On the oblHA-SQL VM❸, the four 8-Mbps iSCSI Virtual SAN streams to the Virtual SAN nodes were manifested as a 4-MBps disk I/O stream to the VM’s database volume. Similarly, we monitored two 4-MBps write streams on the logical Hyper-V cluster host. In particular, we monitored a 4-MBps write stream to the logical CSV disk❹ supporting the oblHA-SQL database and a 4-MBps write stream DAS volume❹ on which the StarWind logical device files were located.
Application Continuity and Business Value
For CIOs, the top-of-mind issue is how to reduce the cost of IT operations. With storage volume the biggest cost driver for IT, storage management is directly in the IT spotlight.
At most small-to-medium business (SMB) sites today, IT has multiple vendor storage arrays with similar functions and unique management requirements. From an IT operations perspective, multiple arrays with multiple management systems forces IT administrators to develop many sets of unrelated skills.
Worse yet, automating IT operations based on proprietary functions, may leave IT unable to move data from system to system. Tying data to the functions on one storage system simplifies management at the cost of reduced purchase options and vendor choices.

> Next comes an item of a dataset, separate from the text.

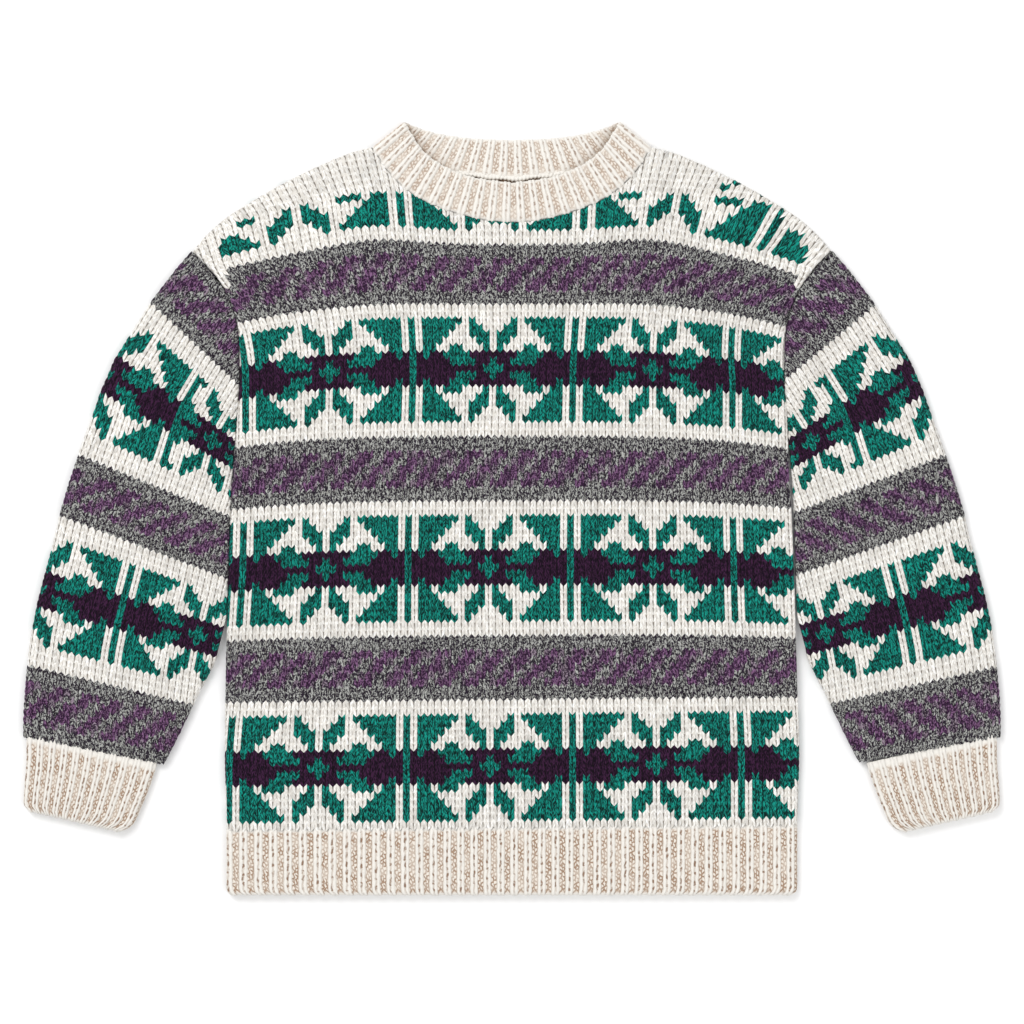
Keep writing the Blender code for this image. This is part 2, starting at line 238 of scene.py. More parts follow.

By building on multiple virtualization constructs a StarWind Virtual SAN service is able to take full control over physical storage devices. In doing so, StarWind provides storage administrators with all of the tools needed to automate key storage functions, including as thin provisioning, data de-duplication and disk replication, in addition to providing multiple levels of HA functionality to support business continuity.